Onto the changes in this week's Commitments of Traders (COT) Report, where I missed on my predictions by an embarrassingly wide margin, despite trying to qualify those predictions as craftily as possible. Where I predicted a 40,000 contract reduction in the gold headline number of the total commercial net short position, the report indicated a reduction of 11,200 contracts.  And where I guessed a 5000 to 10,000 contract headline reduction in silver, there was only a 2300 contract reduction (although I did come closer on the managed money category in silver).  


As I hope you know, I don't usually miss by that much and as much as it doesn't matter much what my predictions turn out to be, it is possible that the accounting for this report may have been the culprit since the Monday holiday featured very heavy trading and price selloffs which were carried over and combined into the Tuesday cutoff data. I have mentioned in the past that sometimes heavy trading into the Tuesday cutoff doesn't get completely picked up timewise in the report. This week, the Monday government holiday might have complicated things further. Please don't think I'm making excuses, but if all the data wasn't reported on a timely basis and is carried over to the next report, that makes predictions for the next report even chancier. In other words, yesterday's heavy technical fund buying and commercial selling might get obscured in the next COT report.


In COMEX gold futures, the total commercial net short position was reduced by 11,200 contracts to 214,000 contracts. The prior COT report featured a greater reduction than expected, this one a much smaller reduction. Over the two weeks, some 76,000 commercial contracts were bought and around 63,000 managed money contracts were sold on as much as a $75 decline in the price of gold, which included a decisive penetration of the 50 day moving average and a slight penetration of the 100 day moving average. The 200 day moving average was never seriously threatened by a downward penetration. Since I had a minimum expectation of 100,000 to 150,000 contracts of commercial buying to occur before we could even think of a price bottom in COT terms, 76,000 contracts wouldn't appear to satisfy my expectations. Then again, there's nothing magical or sacrosanct about my expectations, as my COT predictions just reflected.
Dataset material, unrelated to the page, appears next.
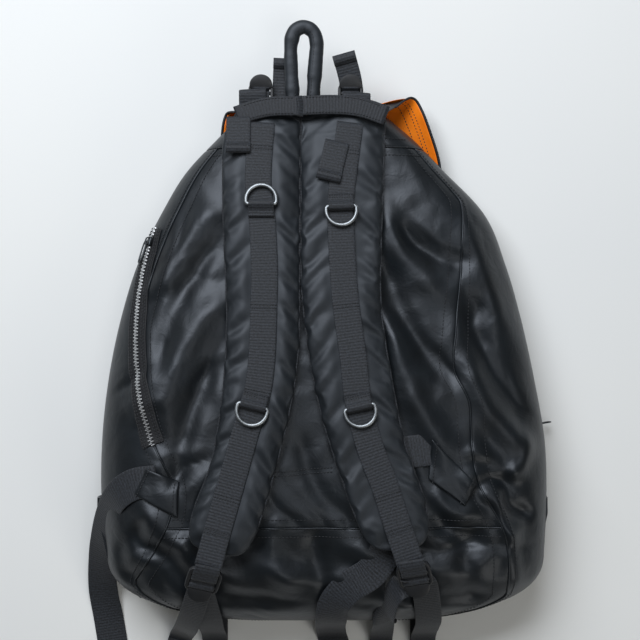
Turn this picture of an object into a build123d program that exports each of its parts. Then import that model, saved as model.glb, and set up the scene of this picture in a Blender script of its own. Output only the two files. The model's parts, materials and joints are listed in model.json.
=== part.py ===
"""Travel backpack, lying on its front with the harness side up.

X runs across the bag, +Y points at the grab handle and +Z comes out of the back panel.
The origin is the middle of the footprint, on the surface that the bag lies on. Millimetres.
"""

import os
from math import cos, radians, sin

from build123d import *

os.makedirs("parts", exist_ok=True)

# ---- bag body: (y, half width, height of the harness side) from the mouth to the base ----
STATIONS = [
    (241, 70, 56),
    (205, 108, 61),
    (150, 157, 68),
    (80, 186, 78),
    (0, 206, 89),
    (-80, 217, 99),
    (-150, 217, 108),
    (-200, 206, 103),
    (-235, 176, 84),
    (-255, 130, 52),
]
BODY_X = 7.0  # the slumped body is centred a little right of the harness
FLOOR_GAP = 5.0  # the front pocket and the lid lie under the front panel
WALL = 3.0
LINING = 1.0
SHOULDER = 86.0  # how far the sides take to fall from the flat top
RIM_SHARE = 0.34  # height of the widest line, as a share of the body's height

# ---- seams that divide the shell into its sewn panels ----
SEAM_LEFT = -135.0
SEAM_RIGHT = 142.0
SEAM_FRONT = 14.0
SEAM_COLLAR = 205.0
SEAM_BASE = -235.0

# ---- webbing, wire and thicknesses ----
WEB = 25.0
WAIST_WEB = 30.0
WEB_THICK = 1.6
RING_WIRE = 3.5
RING_INNER = 25.0
RING_ARM = 4.0
RING_BEND = 2.6
PAD_THICK = 14.0
PAD_COVER = 2.0
FIT = 0.4

# ---- harness plane: the pads lie on it, parallel to the back panel's slope ----
SLOPE = 0.1355
HARNESS = Plane(origin=(0, 0, 92.0), x_dir=(1, 0, 0), z_dir=(0, SLOPE, 1))
HARNESS_X = -14.0  # the two pads meet on this line


def station_at(y):
    """Half width and height of the body at y, straight between two stations."""
    for (y0, w0, h0), (y1, w1, h1) in zip(STATIONS, STATIONS[1:]):
        if y >= y1:
            share = (y0 - y) / (y0 - y1)
            return w0 + share * (w1 - w0), h0 + share * (h1 - h0)
    return STATIONS[-1][1:]


def skin_z(x, y, clear=2.0):
    """Height just above the body's skin at (x, y)."""
    half, top = station_at(y)
    rim = FLOOR_GAP + RIM_SHARE * (top - FLOOR_GAP)
    out = abs(x - BODY_X) - (half - SHOULDER * half / 217)
    reach = SHOULDER * half / 217
    if out <= 0:
        return top + clear
    if out >= reach:
        return rim + clear
    return rim + (top - rim) * (1 - (out / reach) ** 2) ** 0.5 + clear


def body_outline(half, top, inset):
    """Closed section: flat top, long elliptic shoulders, tucked lower edges, flat underside."""
    side = SHOULDER * half / 217
    rim = FLOOR_GAP + RIM_SHARE * (top - FLOOR_GAP)
    tuck = rim - FLOOR_GAP
    a, low, high = half - inset, FLOOR_GAP + inset, top - inset
    left, right = BODY_X - half + side, BODY_X + half - side
    lower_left, lower_right = BODY_X - half + tuck, BODY_X + half - tuck
    EllipticalCenterArc((left, rim), side - inset, high - rim, 90, arc_size=90)
    EllipticalCenterArc((lower_left, rim), tuck - inset, rim - low, 180, arc_size=90)
    Line((lower_left, low), (lower_right, low))
    EllipticalCenterArc((lower_right, rim), tuck - inset, rim - low, 270, arc_size=90)
    EllipticalCenterArc((right, rim), side - inset, high - rim, 0, arc_size=90)
    Line((right, high), (left, high))


def body_solid(inset, mouth_over, base_in):
    """Loft through the stations, each pulled in by inset; it runs past the mouth by mouth_over."""
    stations = list(STATIONS)
    stations[0] = (STATIONS[0][0] + mouth_over, *STATIONS[0][1:])
    stations[-1] = (STATIONS[-1][0] + base_in, *STATIONS[-1][1:])
    with BuildPart() as body:
        for y, half, top in stations:
            with BuildSketch(Plane.XZ.offset(-y)):
                with BuildLine():
                    body_outline(half, top, inset)
                make_face()
        loft(ruled=True)
    return body.part


shell = body_solid(0, 0, 0)
cavity = body_solid(WALL, 1, WALL)
LINING_INSET = WALL + 0.4
lining_outer = body_solid(LINING_INSET, -0.5, LINING_INSET)
lining_inner = body_solid(LINING_INSET + LINING, 2, LINING_INSET + LINING)

ABOVE, BELOW = Keep.TOP, Keep.BOTTOM


def finish(part, name):
    """Label a sub-part and write its STEP file."""
    part.label = name
    export_step(part, f"parts/{name}.step")
    print(f"{name:28s} {part.volume / 1000:9.2f} cm3  solids {len(part.solids())}")


def sewn_panel(name, cuts):
    """A panel of the hollow shell: what is left on one side of each cutting plane."""
    with BuildPart() as panel:
        add(shell)
        add(cavity, mode=Mode.SUBTRACT)
        for plane, keep in cuts:
            split(bisect_by=plane, keep=keep)
    finish(panel.part, name)


def x_at(x):
    return Plane.YZ.offset(x)


def y_at(y):
    return Plane.XZ.offset(-y)


def z_at(z):
    return Plane.XY.offset(z)


# Plane.XZ faces -Y, so its top side is the one nearer the base.
BETWEEN = [(y_at(SEAM_COLLAR), ABOVE), (y_at(SEAM_BASE), BELOW)]
sewn_panel("collar", [(y_at(SEAM_COLLAR), BELOW)])
sewn_panel("base_panel", [(y_at(SEAM_BASE), ABOVE)])
sewn_panel("front_panel", BETWEEN + [(z_at(SEAM_FRONT), BELOW)])
sewn_panel("left_gusset", BETWEEN + [(z_at(SEAM_FRONT), ABOVE), (x_at(SEAM_LEFT), BELOW)])
sewn_panel("right_gusset", BETWEEN + [(z_at(SEAM_FRONT), ABOVE), (x_at(SEAM_RIGHT), ABOVE)])
sewn_panel(
    "back_panel",
    BETWEEN + [(z_at(SEAM_FRONT), ABOVE), (x_at(SEAM_LEFT), ABOVE), (x_at(SEAM_RIGHT), BELOW)],
)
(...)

By commercial category, the big 4 actually added nearly 5100 contracts of new shorts, while the raptors bought 8500 contracts and swung to an expected net long position, by a small 1500 contracts. The big 5 thru 8 rounded things off by buying back 7800 short contracts. As off as I was in my overall expectations, I never get encouraged when the big 4 add to shorts in either gold or silver.


On the sell side in gold (apart from the big 4, the managed money traders sold less than a net 8000 contracts, including the sale of 13,020 long contracts and the buyback of 5170 short contracts (which was the real puzzler). Based upon previous expectations it's hard to call the gold report as anything but disappointing in that more technical fund contracts weren't sold. And with yesterday's new technical fund buying and commercial selling, in COT terms, the gold market structure isn't as good as I hoped. The June delivery process has me on the edge of my seat, the COT structure decidedly less so. That doesn't mean we can't rally further in gold or have yesterday's rally turn into something very serious, as suggested by the performance of the mining shares, but I'm reporting on COT considerations here.
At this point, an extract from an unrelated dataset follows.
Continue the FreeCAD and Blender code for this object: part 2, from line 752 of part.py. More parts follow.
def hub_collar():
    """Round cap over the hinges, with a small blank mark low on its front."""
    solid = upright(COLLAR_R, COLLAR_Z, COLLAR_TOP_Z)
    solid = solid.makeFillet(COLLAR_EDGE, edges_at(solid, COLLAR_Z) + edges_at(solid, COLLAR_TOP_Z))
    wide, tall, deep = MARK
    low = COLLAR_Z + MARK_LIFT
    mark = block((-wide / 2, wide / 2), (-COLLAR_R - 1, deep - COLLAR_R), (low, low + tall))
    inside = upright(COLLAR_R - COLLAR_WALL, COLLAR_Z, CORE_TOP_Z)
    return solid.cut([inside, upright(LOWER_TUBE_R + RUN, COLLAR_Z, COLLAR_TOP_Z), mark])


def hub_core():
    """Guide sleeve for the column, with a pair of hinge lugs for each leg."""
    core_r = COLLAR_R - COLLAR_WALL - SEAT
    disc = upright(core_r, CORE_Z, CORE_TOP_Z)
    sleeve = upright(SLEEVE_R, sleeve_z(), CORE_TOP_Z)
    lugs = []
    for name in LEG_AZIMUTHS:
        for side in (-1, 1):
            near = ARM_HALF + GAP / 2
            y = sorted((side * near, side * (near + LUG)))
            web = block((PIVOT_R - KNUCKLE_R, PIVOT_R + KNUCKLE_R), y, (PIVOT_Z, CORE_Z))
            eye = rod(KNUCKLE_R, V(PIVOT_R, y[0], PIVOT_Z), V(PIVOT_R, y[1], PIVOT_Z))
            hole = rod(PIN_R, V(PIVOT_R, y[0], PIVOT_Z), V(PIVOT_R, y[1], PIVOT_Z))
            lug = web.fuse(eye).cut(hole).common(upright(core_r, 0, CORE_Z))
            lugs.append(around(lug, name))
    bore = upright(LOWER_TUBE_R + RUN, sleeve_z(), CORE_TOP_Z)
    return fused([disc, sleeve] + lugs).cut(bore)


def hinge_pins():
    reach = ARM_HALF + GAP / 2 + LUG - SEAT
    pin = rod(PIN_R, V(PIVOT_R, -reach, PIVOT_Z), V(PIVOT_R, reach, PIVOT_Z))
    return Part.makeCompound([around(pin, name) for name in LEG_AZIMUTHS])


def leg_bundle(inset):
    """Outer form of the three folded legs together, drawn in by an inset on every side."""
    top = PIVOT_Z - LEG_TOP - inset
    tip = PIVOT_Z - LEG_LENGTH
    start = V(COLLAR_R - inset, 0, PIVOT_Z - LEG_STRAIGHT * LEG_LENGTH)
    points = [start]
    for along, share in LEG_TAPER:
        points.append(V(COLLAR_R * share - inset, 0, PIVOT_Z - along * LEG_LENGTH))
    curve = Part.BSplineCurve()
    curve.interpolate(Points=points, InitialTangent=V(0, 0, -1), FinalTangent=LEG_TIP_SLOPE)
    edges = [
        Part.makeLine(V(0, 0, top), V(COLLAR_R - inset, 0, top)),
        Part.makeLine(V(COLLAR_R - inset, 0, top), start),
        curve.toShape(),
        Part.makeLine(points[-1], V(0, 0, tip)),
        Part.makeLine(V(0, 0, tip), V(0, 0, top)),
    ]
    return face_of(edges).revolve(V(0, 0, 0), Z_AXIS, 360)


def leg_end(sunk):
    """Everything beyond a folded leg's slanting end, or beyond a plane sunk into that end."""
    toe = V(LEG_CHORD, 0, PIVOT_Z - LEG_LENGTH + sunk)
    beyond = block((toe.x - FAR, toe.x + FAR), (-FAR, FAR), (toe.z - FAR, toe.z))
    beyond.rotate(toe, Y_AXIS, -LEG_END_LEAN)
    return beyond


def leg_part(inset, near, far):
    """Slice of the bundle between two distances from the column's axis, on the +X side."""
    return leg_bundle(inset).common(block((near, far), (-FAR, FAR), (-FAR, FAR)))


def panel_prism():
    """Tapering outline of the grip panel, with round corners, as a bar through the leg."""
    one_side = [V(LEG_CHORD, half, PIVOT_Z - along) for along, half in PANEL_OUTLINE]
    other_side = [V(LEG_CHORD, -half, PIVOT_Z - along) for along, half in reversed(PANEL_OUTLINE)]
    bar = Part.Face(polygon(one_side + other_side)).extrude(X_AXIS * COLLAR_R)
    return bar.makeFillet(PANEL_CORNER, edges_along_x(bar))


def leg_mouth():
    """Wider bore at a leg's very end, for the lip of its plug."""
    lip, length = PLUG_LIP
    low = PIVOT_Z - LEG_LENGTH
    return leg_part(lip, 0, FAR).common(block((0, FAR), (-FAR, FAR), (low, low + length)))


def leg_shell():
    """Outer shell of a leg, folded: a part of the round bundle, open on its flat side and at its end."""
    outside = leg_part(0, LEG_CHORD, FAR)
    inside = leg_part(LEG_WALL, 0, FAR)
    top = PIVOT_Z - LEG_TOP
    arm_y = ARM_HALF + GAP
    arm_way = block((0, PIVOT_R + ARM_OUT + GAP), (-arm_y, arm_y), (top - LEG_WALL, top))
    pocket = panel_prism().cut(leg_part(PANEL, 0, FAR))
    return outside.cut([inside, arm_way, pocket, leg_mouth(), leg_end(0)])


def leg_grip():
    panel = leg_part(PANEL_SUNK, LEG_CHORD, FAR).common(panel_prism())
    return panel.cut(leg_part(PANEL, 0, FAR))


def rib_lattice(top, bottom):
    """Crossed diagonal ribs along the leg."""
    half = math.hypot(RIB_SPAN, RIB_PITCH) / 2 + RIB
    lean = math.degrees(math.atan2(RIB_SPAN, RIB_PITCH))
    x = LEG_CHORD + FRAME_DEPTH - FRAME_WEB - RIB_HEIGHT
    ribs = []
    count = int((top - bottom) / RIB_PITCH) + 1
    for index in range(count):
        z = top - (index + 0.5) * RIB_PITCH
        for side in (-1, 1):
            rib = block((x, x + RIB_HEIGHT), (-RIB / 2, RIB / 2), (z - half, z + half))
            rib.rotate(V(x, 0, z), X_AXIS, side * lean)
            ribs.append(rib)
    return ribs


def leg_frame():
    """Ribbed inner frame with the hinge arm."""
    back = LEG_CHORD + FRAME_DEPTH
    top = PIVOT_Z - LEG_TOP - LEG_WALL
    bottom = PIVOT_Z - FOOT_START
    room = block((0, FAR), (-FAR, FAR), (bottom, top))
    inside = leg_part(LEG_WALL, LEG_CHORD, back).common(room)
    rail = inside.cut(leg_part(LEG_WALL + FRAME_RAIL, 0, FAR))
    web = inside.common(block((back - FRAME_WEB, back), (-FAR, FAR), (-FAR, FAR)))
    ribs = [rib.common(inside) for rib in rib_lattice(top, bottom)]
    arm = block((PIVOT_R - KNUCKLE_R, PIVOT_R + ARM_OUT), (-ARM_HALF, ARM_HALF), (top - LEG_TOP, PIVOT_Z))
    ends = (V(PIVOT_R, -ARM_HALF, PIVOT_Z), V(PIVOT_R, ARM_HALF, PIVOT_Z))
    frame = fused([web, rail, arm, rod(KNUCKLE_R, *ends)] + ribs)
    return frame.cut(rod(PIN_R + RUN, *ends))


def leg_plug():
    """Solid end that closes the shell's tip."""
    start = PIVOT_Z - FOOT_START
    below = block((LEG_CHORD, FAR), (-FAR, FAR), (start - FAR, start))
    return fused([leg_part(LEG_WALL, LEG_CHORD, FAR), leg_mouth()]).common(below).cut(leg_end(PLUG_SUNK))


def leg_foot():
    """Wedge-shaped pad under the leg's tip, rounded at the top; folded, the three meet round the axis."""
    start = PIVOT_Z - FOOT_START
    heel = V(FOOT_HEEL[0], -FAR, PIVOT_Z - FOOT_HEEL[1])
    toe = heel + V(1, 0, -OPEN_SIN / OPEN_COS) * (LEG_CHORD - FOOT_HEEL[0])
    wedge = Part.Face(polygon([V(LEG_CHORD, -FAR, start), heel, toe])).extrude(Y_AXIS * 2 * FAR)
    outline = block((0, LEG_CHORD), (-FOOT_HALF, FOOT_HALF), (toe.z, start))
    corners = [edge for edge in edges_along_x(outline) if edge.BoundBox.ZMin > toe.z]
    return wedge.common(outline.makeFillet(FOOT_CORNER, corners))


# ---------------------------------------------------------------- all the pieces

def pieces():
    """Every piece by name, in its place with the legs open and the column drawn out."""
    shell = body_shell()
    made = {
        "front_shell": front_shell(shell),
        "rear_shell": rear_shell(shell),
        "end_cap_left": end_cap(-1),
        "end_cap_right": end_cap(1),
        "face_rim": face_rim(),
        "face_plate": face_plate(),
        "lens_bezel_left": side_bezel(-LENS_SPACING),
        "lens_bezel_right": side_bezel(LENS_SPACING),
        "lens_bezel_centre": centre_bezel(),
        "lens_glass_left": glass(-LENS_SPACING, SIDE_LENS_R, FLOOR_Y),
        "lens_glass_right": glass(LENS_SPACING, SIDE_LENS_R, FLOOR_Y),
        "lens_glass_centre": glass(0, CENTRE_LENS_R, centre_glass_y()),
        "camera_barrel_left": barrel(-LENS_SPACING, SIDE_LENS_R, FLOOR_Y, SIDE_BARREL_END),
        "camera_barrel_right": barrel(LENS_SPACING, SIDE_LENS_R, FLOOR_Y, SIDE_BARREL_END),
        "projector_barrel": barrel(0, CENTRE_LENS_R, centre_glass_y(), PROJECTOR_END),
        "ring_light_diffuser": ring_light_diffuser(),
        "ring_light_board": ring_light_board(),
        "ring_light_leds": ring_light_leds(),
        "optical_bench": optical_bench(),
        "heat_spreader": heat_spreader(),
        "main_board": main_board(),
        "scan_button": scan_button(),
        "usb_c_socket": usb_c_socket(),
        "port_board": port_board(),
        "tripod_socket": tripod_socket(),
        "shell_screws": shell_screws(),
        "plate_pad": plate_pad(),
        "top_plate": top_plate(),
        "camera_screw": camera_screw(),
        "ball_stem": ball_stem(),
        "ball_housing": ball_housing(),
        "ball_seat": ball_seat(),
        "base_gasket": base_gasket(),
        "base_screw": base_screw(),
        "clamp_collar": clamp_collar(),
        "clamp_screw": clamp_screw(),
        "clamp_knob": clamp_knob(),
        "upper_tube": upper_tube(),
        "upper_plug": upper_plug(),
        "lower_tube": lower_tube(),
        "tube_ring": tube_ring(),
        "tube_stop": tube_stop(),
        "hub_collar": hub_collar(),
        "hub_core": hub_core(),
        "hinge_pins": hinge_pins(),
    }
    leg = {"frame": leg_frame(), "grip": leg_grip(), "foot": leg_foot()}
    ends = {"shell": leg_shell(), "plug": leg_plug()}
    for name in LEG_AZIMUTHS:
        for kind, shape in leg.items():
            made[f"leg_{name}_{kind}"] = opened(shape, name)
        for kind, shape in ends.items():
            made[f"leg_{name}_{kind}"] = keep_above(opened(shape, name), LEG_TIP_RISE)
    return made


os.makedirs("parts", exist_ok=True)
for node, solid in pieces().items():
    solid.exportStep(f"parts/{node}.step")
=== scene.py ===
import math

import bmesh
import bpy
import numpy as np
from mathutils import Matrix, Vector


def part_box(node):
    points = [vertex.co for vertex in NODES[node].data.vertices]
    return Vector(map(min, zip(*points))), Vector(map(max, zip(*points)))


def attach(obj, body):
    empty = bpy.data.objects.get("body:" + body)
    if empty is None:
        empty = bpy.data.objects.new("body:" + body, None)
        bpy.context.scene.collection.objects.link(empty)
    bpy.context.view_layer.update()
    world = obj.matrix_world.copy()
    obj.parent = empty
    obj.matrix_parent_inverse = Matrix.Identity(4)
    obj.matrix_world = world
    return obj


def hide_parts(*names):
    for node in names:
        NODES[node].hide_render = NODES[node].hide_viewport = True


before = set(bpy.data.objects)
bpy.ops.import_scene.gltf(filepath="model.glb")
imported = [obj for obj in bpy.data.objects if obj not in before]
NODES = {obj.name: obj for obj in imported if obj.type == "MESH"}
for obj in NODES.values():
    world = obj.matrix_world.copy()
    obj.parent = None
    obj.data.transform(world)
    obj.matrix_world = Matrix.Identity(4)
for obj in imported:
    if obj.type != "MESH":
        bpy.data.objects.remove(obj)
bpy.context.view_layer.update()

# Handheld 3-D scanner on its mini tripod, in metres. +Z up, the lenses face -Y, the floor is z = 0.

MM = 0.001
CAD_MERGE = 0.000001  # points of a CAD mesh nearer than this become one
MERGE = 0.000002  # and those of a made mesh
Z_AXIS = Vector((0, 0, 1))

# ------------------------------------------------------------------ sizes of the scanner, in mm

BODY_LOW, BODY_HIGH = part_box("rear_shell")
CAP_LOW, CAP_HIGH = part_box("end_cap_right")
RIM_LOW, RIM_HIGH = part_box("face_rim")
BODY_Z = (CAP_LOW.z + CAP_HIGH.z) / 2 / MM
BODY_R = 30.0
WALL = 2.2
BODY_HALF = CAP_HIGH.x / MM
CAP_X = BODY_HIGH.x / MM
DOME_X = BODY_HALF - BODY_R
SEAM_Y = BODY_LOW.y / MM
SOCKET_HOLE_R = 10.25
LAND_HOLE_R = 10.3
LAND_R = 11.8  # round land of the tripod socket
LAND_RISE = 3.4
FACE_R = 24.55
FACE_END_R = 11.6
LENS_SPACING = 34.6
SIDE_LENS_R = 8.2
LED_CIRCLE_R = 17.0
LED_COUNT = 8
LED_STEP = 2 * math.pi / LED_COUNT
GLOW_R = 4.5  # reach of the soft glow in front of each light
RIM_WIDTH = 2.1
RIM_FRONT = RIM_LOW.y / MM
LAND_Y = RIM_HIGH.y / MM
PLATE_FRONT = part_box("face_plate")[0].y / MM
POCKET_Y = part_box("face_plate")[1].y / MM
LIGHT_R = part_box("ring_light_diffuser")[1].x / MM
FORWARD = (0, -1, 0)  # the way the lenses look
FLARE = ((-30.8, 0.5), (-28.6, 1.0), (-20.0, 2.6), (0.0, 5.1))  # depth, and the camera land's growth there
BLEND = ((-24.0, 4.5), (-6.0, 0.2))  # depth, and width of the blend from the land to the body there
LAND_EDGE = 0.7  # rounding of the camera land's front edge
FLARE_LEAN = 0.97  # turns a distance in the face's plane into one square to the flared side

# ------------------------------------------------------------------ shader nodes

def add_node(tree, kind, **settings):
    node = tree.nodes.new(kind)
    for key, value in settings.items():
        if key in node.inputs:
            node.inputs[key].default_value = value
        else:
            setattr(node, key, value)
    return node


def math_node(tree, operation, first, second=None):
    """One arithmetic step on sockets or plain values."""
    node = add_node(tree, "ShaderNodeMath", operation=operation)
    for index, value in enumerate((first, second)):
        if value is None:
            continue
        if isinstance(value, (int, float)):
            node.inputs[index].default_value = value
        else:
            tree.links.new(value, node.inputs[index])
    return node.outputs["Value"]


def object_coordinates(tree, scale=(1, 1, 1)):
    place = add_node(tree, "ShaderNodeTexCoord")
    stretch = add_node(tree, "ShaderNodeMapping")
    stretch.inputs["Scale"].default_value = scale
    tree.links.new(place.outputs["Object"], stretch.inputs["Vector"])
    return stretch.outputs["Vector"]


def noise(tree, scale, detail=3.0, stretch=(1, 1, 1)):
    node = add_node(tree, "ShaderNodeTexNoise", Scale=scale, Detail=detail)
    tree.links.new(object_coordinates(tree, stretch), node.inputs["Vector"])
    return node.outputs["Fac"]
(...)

In COMEX silver futures, the commercials reduced their total net short position by 2300 contracts, to 76,000 contracts total. I was hoping we would be down by at least 20,000 total commercial net short contracts over the past two weeks, but the reduction came to less than 14,000 contracts. By commercial category, the raptors (the smaller commercials apart from the eight biggest traders) accounted for the entire commercial short reduction in adding 2300 contracts to a net long position now amounting to 16,500 contracts. The big 4 added around a 100 contracts of new shorts, while the big 5 thru 8 bought back around the same small amount. Hopefully, this Friday's Bank Participation Report for June may shed some light on JPM's silver net short position and updated prospects for my double cross premise. For now I'll leave JPM's short position pegged at 24,000 contra


On the sell side in silver, the managed money traders sold a bit over 4000 contracts net, including 6,264 contracts of long liquidation (in my predictive range and yes, I'm scraping for some redemption), combined with the buyback of 2164 short contracts. As was the case in gold, the buyback of managed money shorts, while not large, was a head scratcher on a reporting week featuring the salami slicing of new price lows.


Where to from here? After being out close to $1.5 billion in unrealized combined losses at $1295 in gold and near $18 in silver, to being ahead a similar amount at recent lows, I would roughly estimate the commercials as having booked several hundred million dollars in realized gains on closed out positions and close to that amount in still open gains. While that means Friday's rally erased much of the commercials' unrealized open profits and the technical funds open losses, there would appear to be little question that the commercials “reloaded” short positions at the day's highs, while the technical funds reestablished long positions at those same high prices (after selling and booking losses in the prior two weeks at lower prices). This has been the essence of gold and silver price movement. Thus, in strictly futures market positioning terms, the commercials would seem to be in control.


Complicating matters, perhaps greatly, are the goings on in GLD and the June COMEX gold deliveries, where absolutely astounding amounts of gold are changing hands, at least on an historical comparison basis. After all, we are talking about hundreds of millions and billions of dollars' worth of gold. Of course, in terms of annual gold mine production (100 million oz) and the several billions of physical ounces of gold existing in the world, the hundreds of thousands or millions of ounces of gold involved recently in GLD and the COMEX June delivery process perhaps don't appear quite as significant.


Further complicating matters is the role of JPMorgan, which in addition to having accumulated 500 million ounces of physical silver over the past five years, has clearly emerged as the unprecedented largest taker of the June gold deliveries and, as I have speculated previously, is behind the 2 million oz of gold deposited into GLD during May and the 400,000 oz deposited this week. Certainly, the timing sequence would appear to make sense – because to someone with unlimited buying power purchasing as much silver as one could afford would take time and patience, while buying billions of dollars' worth of gold could be accomplished on a much shorter timeframe. Such an entity, should it desire to buy both, would buy silver first, then add gold.